Thinking About a New Home? Start with a Credit Appraisal

This blog is also featured in The Huffington Post.

Dreaming of purchasing a new home in the next several months? Whether you are a first time home buyer, upgrading to a newer or bigger home, or downsizing into a smaller residence, the first thing that you should do is have your credit appraised.

Today’s real estate market is one that should only be entered into as an educated and fully prepared buyer. Demand is high in today’s market, and available home inventory is low. If you are not educated and well-prepared to make a firm offer, your offer will get less consideration from a seller than an offer from a customer who is ready to proceed to closing.

Can you imagine the anguish of finding the perfect home for you and your family, at the perfect price, only to discover that there is a credit problem that will keep you from securing a mortgage on that home? Credit issues often take time to resolve – weeks, if not months – could pass before you can successfully resolve your credit problems. Chances are, the perfect house with the perfect price is going to be sold to another buyer in today’s market.

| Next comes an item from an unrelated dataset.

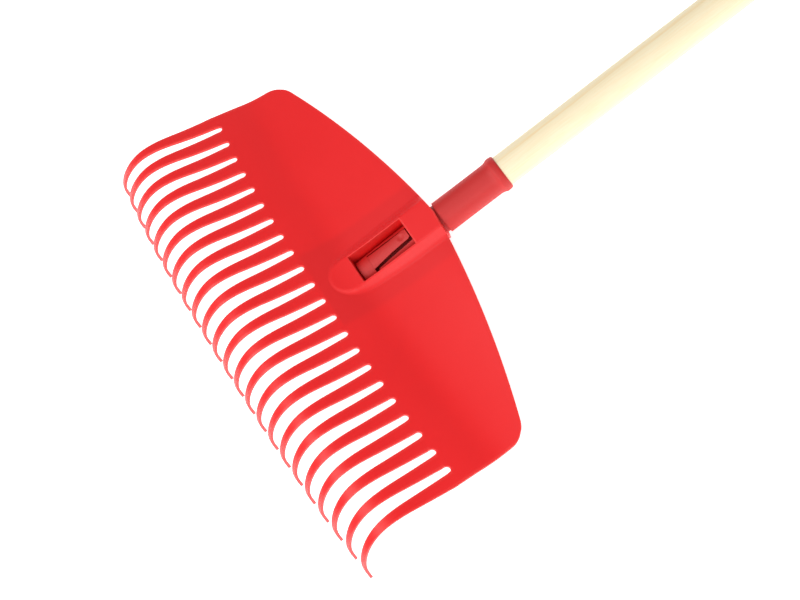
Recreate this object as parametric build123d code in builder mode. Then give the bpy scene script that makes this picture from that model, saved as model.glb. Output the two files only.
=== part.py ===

How do you avoid that sort of disappointment? It’s simple, start with a credit appraisal! A credit appraisal is a thorough, detailed review of your credit history by an individual with expertise in reviewing credit reports, as well as detailed knowledge of mortgage underwriting standards.

An appraisal is just not about your credit score. You can have a high credit score (even in the 700s), but still have items on your credit report that will block you from being approved for a mortgage. We see these type of challenges at our credit restoration company regularly.

It is vitally important that your appraisal include credit history and a credit score from each of the three prominent credit reporting agencies (Transunion, Equifax and Experian). Mortgage providers look closely at the reports from all three of these agencies, and frequently accounts that are reported by one bureau aren’t being reported by the other two. If a derogatory item shows up on even just one of the reports, it is likely going to be an obstacle in your mortgage pursuit.

Credit history, alone, like the one you are able to obtain for free once a year is not enough. It is also essential that you have scores from all three bureaus reviewed.

It is imperative that these three scores are FICO mortgage scores. Believe it or not, there are all sorts of different credit scores out there today, and not all of them are the type of scores that are used to determine your eligibility for a mortgage. FICO (an acronym for Fair Isaac and Company, who now simply call themselves “Fair Isaac”) is a scoring model, or mathematical algorithm, that is purchased by credit bureaus and used to compute your mortgage credit score.

That score that you get for free, on your credit card statement or from online credit monitoring services? More than likely, it is not a FICO mortgage score. Other credit score models used by those companies can be as much as sixty points different from your real FICO score (we see it all the time).

Why does an accurate credit appraisal require all three scores? Mortgage companies use something called your middle score. I wrote about it in detail, here: The Shamrock and Your Credit Score, a few months ago. In short, your middle score is not an average of your three scores, and it’s not even the median of those scores. Mortgage companies and banks “throw out” your high score and your low score – sort of like how Olympic diving and ice skating are scored. They look solely at the middle of your three scores to determine whether you meet the credit score portion of their underwriting standards.

Even if your appraisal indicates that your credit score is high enough to qualify for an entry level loan (like an FHA loan) you may have the time and the opportunity to strengthen your score to a point where more favorable loan products might become available to you. Your time will be well spent building your credit score while you shop for your new home.

Once you have had your credit appraised and certified as credit qualified, you are “Real Estate Ready.” It’s time to take the next step and proceed to your bank or mortgage company for pre-approval.

Not to be confused with a pre-qualification, which is essentially a “rough” calculation of how much of a loan you might qualify for, a pre-approval is a written estimate from a lender stating how much you will likely be able to borrow based on your (now certified) credit and other financial information (like your earnings history.)

The application for a loan pre-approval often requires submitting pay stubs, bank statements, tax returns and other financial documents. Most lenders charge nothing for the application, since they are hoping to win your business, but some charge you (usually less than $100.00) to cover the cost of a credit check.

A credit appraisal will not only spare you from disappointment, it will also save you time. Why spend your valuable time with a realtor or lender, only to be told that your credit doesn’t qualify you to buy a home. With a certified credit appraisal the question, more often than not, changes from “Will I qualify for a loan?” to “How big of a loan will I qualify for?”

Get your credit appraised today. Knowing that you are “Real Estate Ready” and being certified accordingly, will provide you with significant leverage when you are ready to make an offer on a home. It provides assurance to the seller that you will be able to secure financing and makes your offer significantly more attractive than an offer that is contingent upon financing being secured.